Es preocupante, por sus consecuencias sociales y desde el punto de vista del futuro del país, el informe que dio a conocer la Secretaría de Salud sobre las deficiencias en la preparación tanto de la mayoría de los médicos como de las madres en la atención adecuada y oportuna de enfermedades fácilmente detectables y curables. Aunque hay que registrar -y saludar- la preocupación y la seriedad de la investigación realizada por dicha secretaría, no es posible, sin embargo, dejar de preguntarse sobre las causas de fondo del hecho de que, según ella, sólo uno de cada tres médicos tenga los conocimientos indispensables para curar las diarreas infantiles y las enfermedades respiratorias agudas, y prescriba los medicamentos correctos, y de que menos de la mitad de las madres, a pesar de su amor y preocupación, no sepan identificar cuándo sus hijos corren peligro mortal ante esas enfermedades desgraciadamente tan comunes en el país. También habría que interrogarse sobre cuáles pueden ser las medidas urgentes para, por lo menos, evitar la muerte de los más de ocho mil niños que anualmente fallecen a pesar de haber recibido una atención médica que, en la mayoría de esos casos, se presume tardía o errónea.
Al respecto, no es posible dejar de lado que existe una evidente insuficiencia en la educación y la información, tanto en el caso de los profesionales como en el de la población en general y en la calidad de la formación universitaria. En efecto, además de los recortes a los presupuestos destinados a los gastos sociales básicos (vivienda, condiciones sanitarias mínimas, provisión de agua potable, asistencia alimentaria, servicios higiénicos), México debe enfrentar una importante reducción de los fondos para la educación y una seria situación de crisis en las universidades públicas, particularmente del interior, de las cuales salen la mayoría de los médicos del país. La falta de suficientes conocimientos sobre la medicina moderna y la situación económica que hace al médico con clientela pobre le resulte muy costoso reciclarse continuamente y conocer y poder adquirir la literatura para aprender todos los días, agravan esa injusta distribución del presupuesto nacional. Basta pensar al respecto en cuántas vidas podrían ser salvadas si las cuantiosas cifras destinadas a salvar a los banqueros o a las compañías constructoras de carreteras, o a la militarización de las regiones más pobres del país, reforzasen la educación y la sanidad, y si los medios de comunicación (particularmente la televisión privada) retribuyesen al Estado y al país con un esfuerzo de información constante y masivo sobre cuáles son los síntomas de esas enfermedades que, controladas a tiempo, no resultan mortales.
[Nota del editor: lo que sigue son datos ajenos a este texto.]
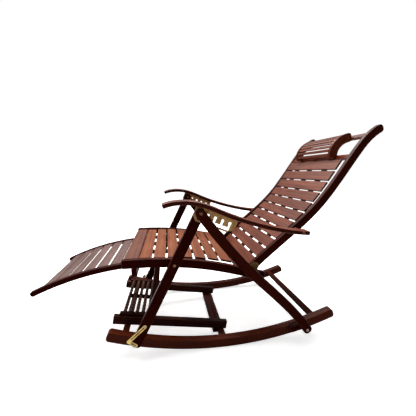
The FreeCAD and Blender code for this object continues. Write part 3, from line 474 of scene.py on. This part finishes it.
dress(["seat_nose_slat"], bamboo("nose_bamboo", "cross", NOSE, 0.3, END_GRAIN_AND_SHADE, sheen=0.3))
dress(["back_slats"], bamboo("back_slat_bamboo", "cross", BACK, 0.36, END_GRAIN_AND_SHADE, sheen=0.2, rim_shade=0.8))
dress(["pillow_slats"], bamboo("pillow_slat_bamboo", "cross", BACK, 0.36, END_GRAIN_AND_SHADE, rim_shade=0.6))
dress(["footrest_slats"], bamboo("footrest_slat_bamboo", "cross", FOOT, 0.3, END_GRAIN_AND_SHADE, sheen=0.4, rim_shade=0.9))
dress([name for name in NODES if name.startswith("massage_roller_")],
      bamboo("roller_bamboo", "cross", ROLLER, 0.22, END_GRAIN_AND_SHADE))

brass = metal("brass_sheet", tone(176, 134, 84), tone(124, 92, 52), 0.34, SHEET_SCRATCHES)
# The hinge plates' brass is darker: painted shade between the back rails and the legs.
shaded_hinge_brass = metal("shaded_hinge_brass", tone(112, 90, 50), tone(72, 54, 30), 0.4, SHEET_SCRATCHES)
latch_brass = metal("latch_brass", tone(228, 202, 130), tone(168, 136, 74), 0.3, SHEET_SCRATCHES)
steel = metal("plated_steel", tone(206, 188, 172), tone(146, 128, 114), 0.34, BOLT_SCRATCHES)
bronze = metal("dark_bolts", tone(120, 84, 60), tone(70, 46, 34), 0.34, BOLT_SCRATCHES)
dress(pair("notch_plate"), brass)
dress(["back_hinge_plates"], shaded_hinge_brass)
dress(pair("foot_latch"), latch_brass)
dress(["latch_studs", "roller_axles"], steel)
dress(["seat_pivot_washers"], bronze)


# Bolts and screws

MM = 0.001
SHARP_ANGLE = math.radians(32)
BOLT_SIDES = 36
SCREW_SIDES = 20
# Half width of a slot as a share of its half length, and the least divisor.
SLOT_SHARE = 0.2
TINY = 1e-6


def ring_radius(shape, radius, angle):
    """Distance from the axis to a round, six-sided or slot-shaped ring at an angle."""
    if shape == "hex":
        return radius / math.cos(angle % (math.pi / 3) - math.pi / 6)
    if shape == "slot":
        to_end = radius / max(abs(math.cos(angle)), TINY)
        to_side = radius * SLOT_SHARE / max(abs(math.sin(angle)), TINY)
        return min(to_end, to_side)
    return radius


def turned(name, spots, rings, count):
    """Closed pieces built from rings along an axis, with count points in each ring. A spot is
    a start in metres and an axis. A ring is a distance along the axis and a radius, in
    millimetres, and a shape."""
    points = []
    faces = []
    for start, axis in spots:
        axis = Vector(axis).normalized()
        first = Vector((1, 0, 0)) - axis * axis.x
        first.normalize()
        second = axis.cross(first)
        base = len(points)
        for distance, radius, shape in rings:
            for index in range(count):
                angle = 2 * math.pi * index / count
                reach = ring_radius(shape, radius, angle) * MM
                points.append(Vector(start) + axis * distance * MM
                              + first * math.cos(angle) * reach + second * math.sin(angle) * reach)
        for row in range(len(rings) - 1):
            for index in range(count):
                after = (index + 1) % count
                low_row, high_row = base + row * count, base + (row + 1) * count
                faces.append((low_row + index, low_row + after, high_row + after, high_row + index))
        last_row = base + (len(rings) - 1) * count
        faces.append(tuple(base + index for index in reversed(range(count))))
        faces.append(tuple(last_row + index for index in range(count)))
    mesh = bpy.data.meshes.new(name)
    mesh.from_pydata(points, [], faces)
    mesh.update()
    for polygon in mesh.polygons:
        polygon.use_smooth = True
    mesh.set_sharp_from_angle(angle=SHARP_ANGLE)
    piece = bpy.data.objects.new(name, mesh)
    bpy.context.scene.collection.objects.link(piece)
    return piece


# Radii and thicknesses of the bolts in millimetres. A nut's radius is that of the
# circle inside its six flats.
SHANK = 4.5
HEAD = 6.6
HIGH_HEAD = 3.0
LOW_HEAD = 1.6
NUT = 5.8
NUT_THICK = 3.0
THIN_NUT = 1.3
NUT_BEVEL = 0.5
NUT_FACE_SHARE = 0.96
NUT_BORE = 2.6
TIP_BEVEL = 0.4
TIP_SHARE = 0.9
SCREW_SHANK = 2.25
SCREW_HEAD = 4.5
SCREW_HEAD_THICK = 1.0
SCREW_POINT = 1.2
SCREW_POINT_LENGTH = 2.8
# A domed head and its recess as shares of the head's thickness and radius.
DOME = ((0.0, 1.0), (0.3, 1.0), (0.68, 0.92), (0.93, 0.74), (1.0, 0.56))
RECESS = ((1.0, 0.44), (0.35, 0.4))
# Rings of the sleeve between the back rail and the armrest, in millimetres.
SLEEVE = [(256.3, 7.4, "round"), (257.0, 8.0, "round"), (279.3, 8.0, "round"), (279.9, 7.4, "round")]


def shank(start, end, radius=SHANK):
    """Rings of a plain round length."""
    return [(start, radius, "round"), (end, radius, "round")]


def domed_head(face, thick, radius, recess="hex"):
    """Rings of a low domed head with a recess, from its seat outwards."""
    dome = [(face + thick * rise, radius * reach, "round") for rise, reach in DOME]
    return dome + [(face + thick * rise, radius * reach, recess) for rise, reach in RECESS]


def hex_nut(low_face, high_face):
    """Rings of a nut that sits on its high face. Its low face is chamfered."""
    return [(low_face, NUT_BORE, "round"), (low_face, NUT * NUT_FACE_SHARE, "round"),
            (low_face + NUT_BEVEL, NUT, "hex"), (high_face, NUT, "hex")]


def headed(inner, outer, head_thick):
    """Rings of a bolt with a domed head at its outer end."""
    face = outer - head_thick
    return shank(inner, face) + domed_head(face, head_thick, HEAD)


def nutted(inner, outer, nut_thick):
    """Rings of a bolt with a nut at its inner end."""
    face = inner + nut_thick
    return hex_nut(inner, face) + shank(face, outer)


def foot_bolt(inner, outer):
    """Rings of a headed bolt with a bevelled tip."""
    return [(inner, SHANK * TIP_SHARE, "round")] + headed(inner + TIP_BEVEL, outer, HIGH_HEAD)


def arm_bolt(inner, outer):
    """Rings of a bolt with a nut, a sleeve and a head."""
    sleeve_start, sleeve_end = SLEEVE[0][0], SLEEVE[-1][0]
    return nutted(inner, sleeve_start, NUT_THICK) + SLEEVE + headed(sleeve_end, outer, HIGH_HEAD)


def latch_screw(inner, outer):
    """Rings of a pointed screw with a slotted head."""
    face = outer - SCREW_HEAD_THICK
    return ([(inner, SCREW_POINT, "round")] + shank(inner + SCREW_POINT_LENGTH, face, SCREW_SHANK)
            + domed_head(face, SCREW_HEAD_THICK, SCREW_HEAD, "slot"))


def ends(node):
    """Distances of a bolt node's inner and outer end from the middle plane, in millimetres."""
    sides = [abs(vertex.co.y) for vertex in NODES[node].data.vertices]
    return min(sides) / MM, max(sides) / MM


def across_chair(node):
    """Both sides' axes of a bolt node, which run outwards from the middle plane."""
    low_corner, high_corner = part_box(node)
    middle = Vector(((low_corner[0] + high_corner[0]) / 2, 0, (low_corner[2] + high_corner[2]) / 2))
    return [(middle, (0, 1, 0)), (middle, (0, -1, 0))]


def bolt(node, body, material, rings_between, *sizes):
    """Replaces a bolt node with rings between its own two ends."""
    rings = rings_between(*ends(node), *sizes)
    piece = turned(node + "_turned", across_chair(node), rings, BOLT_SIDES)
    piece.data.materials.append(material)
    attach(piece, body)
    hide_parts(node)


bolt("rear_foot_bolts", "base", steel, foot_bolt)
bolt("top_pivot_bolts", "rear_legs", bronze, headed, LOW_HEAD)
bolt("top_pivot_nuts", "front_legs", bronze, nutted, THIN_NUT)
bolt("seat_pivot_bolts", "seat", bronze, headed, LOW_HEAD)
bolt("back_pivot_bolts", "seat", bronze, nutted, NUT_THICK)
bolt("arm_pivot_bolts", "arm_pivots", bronze, arm_bolt)
bolt("latch_screws", "front_legs", steel, latch_screw)


# Slats

def islands(mesh):
    """Vertex places of each separate solid in a mesh, in the order of their X."""
    work = bmesh.new()
    work.from_mesh(mesh)
    waiting = set(work.verts)
    found = []
    while waiting:
        seed = waiting.pop()
        reached, edge_of_search = [seed], [seed]
        while edge_of_search:
            vertex = edge_of_search.pop()
            for edge in vertex.link_edges:
                other = edge.other_vert(vertex)
                if other in waiting:
                    waiting.remove(other)
                    reached.append(other)
                    edge_of_search.append(other)
        found.append([vertex.co.copy() for vertex in reached])
    work.free()
    return sorted(found, key=lambda places: sum(place.x for place in places) / len(places))


def slat_frame(places):
    """Middle of a slat and the direction that its top faces."""
    low_x, high_x = min(place.x for place in places), max(place.x for place in places)
    low_z, high_z = min(place.z for place in places), max(place.z for place in places)
    middle = Vector(((low_x + high_x) / 2, 0, (low_z + high_z) / 2))
    slope = sum((place.x - middle.x) * (place.z - middle.z) for place in places)
    spread = sum((place.x - middle.x) ** 2 - (place.z - middle.z) ** 2 for place in places)
    lean = 0.5 * math.atan2(2 * slope, spread)
    return middle, Vector((-math.sin(lean), 0, math.cos(lean)))


# A face looks away from a direction when less than this share of its normal runs along it.
FACES_AWAY = 0.6


def paint_slat_side_shade(name, material):
    """Gives the long narrow faces of a row of slats a material of their own, with painted shade."""
    data = NODES[name].data
    data.materials.append(material)
    frames = [slat_frame(places) for places in islands(data)]
    for polygon in data.polygons:
        level = Vector((polygon.center.x, 0, polygon.center.z))
        middle, up = min(frames, key=lambda slat: (level - slat[0]).length)
        if abs(polygon.normal.dot(up)) < FACES_AWAY and abs(polygon.normal.y) < FACES_AWAY:
            polygon.material_index = 1


# The slats' long narrow sides get a darker material: painted shade between the slats.
slat_side_shade = bamboo("painted_shade_slat_side_bamboo", "cross", SLAT_SIDE_SHADE, 0.4, sheen=0.05)
for slats in ("seat_slats", "back_slats", "footrest_slats", "pillow_slats"):
    paint_slat_side_shade(slats, slat_side_shade)


# The battens' places in Y, and how deep a screw's head starts inside its batten.
BATTEN_PLACES = (-0.125, 0.0, 0.125)
SCREW_SINK = 0.001
# A ray starts below a slat's middle and looks up for the batten's underside. What it
# meets sooner than the least distance is too far below the slat to hold it.
CAST_START = 0.06
CAST_REACH = 0.055
LEAST_CAST = 0.02
# Rings of a batten screw's head, in millimetres.
SCREW_RINGS = [(0, 3.1, "round"), (1.0, 3.1, "round"), (1.3, 2.6, "round"), (1.4, 2.0, "round"),
               (1.4, 1.7, "slot"), (0.9, 1.6, "slot")]


def batten_screws(name, slats, battens, body):
    """Slotted screw heads under the battens, below each slat that a batten holds."""
    data = NODES[battens].data
    under = BVHTree.FromPolygons([vertex.co for vertex in data.vertices],
                                 [tuple(polygon.vertices) for polygon in data.polygons])
    spots = []
    for places in islands(NODES[slats].data):
        middle, up = slat_frame(places)
        for y in BATTEN_PLACES:
            start = Vector((middle.x, y, middle.z)) - up * CAST_START
            place, normal, _, distance = under.ray_cast(start, up, CAST_REACH)
            if place is not None and distance > LEAST_CAST:
                spots.append((place - normal * SCREW_SINK, normal))
    piece = turned(name, spots, SCREW_RINGS, SCREW_SIDES)
    piece.data.materials.append(bronze)
    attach(piece, body)


batten_screws("seat_batten_screws", "seat_slats", "seat_battens", "seat")
batten_screws("back_batten_screws", "back_slats", "back_battens", "back")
La salud y la educación de los futuros ciudadanos mexicanos son esenciales incluso desde el punto de vista económico, pues no es posible pensar en competitividad o en un aumento de la productividad si no se asegura ni la calidad ni la eficacia de esos servicios absolutamente prioritarios.
Del mismo modo en que, aunque se prevean los desastres metereológicos, la carencia de información a los pobladores y la falta de infraestructura, así como el caos en las políticas para el uso del territorio y para la construcción de viviendas causan, de todos modos, decenas de víctimas y cuantiosas pérdidas humanas y materiales, en este caso no basta, por loable que pueda ser en sí misma, la denuncia del peligro, sino que hay que comprender que el país enfrenta una verdadera emergencia que hipoteca su futuro.
Los fondos del Estado son limitados y no todo puede resolverse en un día.
Pero sí es posible, en cambio y a corto plazo, una redistribución de esos recursos atendiendo a las prioridades humanas, a las mayorías, a la niñez, a las familias y atribuyendo, como durante décadas se hizo, una importancia fundamental a la modernización de la enseñanza y a la preparación de los profesionistas, para evitar que quienes tienen menos recursos carezcan también de los conocimientos básicos que les permitan preservar la salud de sus seres queridos y, además, deban arriesgar la vida de éstos en una trágica lotería en el momento de ponerlos en manos de médicos, ya que la mayoría de los mismos están escasamente preparados y, en casi 70 por ciento de los casos, salen del paso de un modo mágico recetando al azar un bombardeo del paciente con antibióticos potentes, pero inadecuados y nocivos.